Stablecoins are also gaining significant attention. Over 80% of cryptocurrency transactions involve stablecoins, which play a critical role in digital markets. These coins, often pegged to fiat currencies, use US Treasury bills and other government-backed securities as collateral. Stablecoin providers like Tether currently hold approximately $120 billion in US Treasuries. As the stablecoin market grows, the demand for Treasury bills is expected to rise. Stablecoins are becoming a bridge between blockchain-based systems and traditional finance.
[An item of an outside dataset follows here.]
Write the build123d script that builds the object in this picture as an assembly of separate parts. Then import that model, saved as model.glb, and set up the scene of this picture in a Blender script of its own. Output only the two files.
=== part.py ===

The Treasury also noted that stablecoins’ reliance on US Treasuries could increase structural demand for government bonds. Stablecoins serve as a hedge against price fluctuations and a safe-haven asset within blockchain ecosystems. This highlights how digital currencies are shaping demand for traditional financial products.

Despite this progress, cryptocurrencies have not yet overtaken traditional financial systems. US government bonds still dominate global markets, reflecting their stability and reliability. However, the Treasury’s acknowledgment of Bitcoin and stablecoins shows an increasing intersection between traditional and digital finance. While cautious, the report signals an openness to exploring digital assets’ potential.

This recognition of Bitcoin as "digital gold" and stablecoins’ role in driving demand for US Treasuries marks an important moment for the financial world. The Treasury’s stance suggests that digital assets are no longer seen as fringe innovations but as integral parts of the evolving financial ecosystem. As digital markets grow, their relationship with traditional finance is expected to deepen, reshaping global financial systems.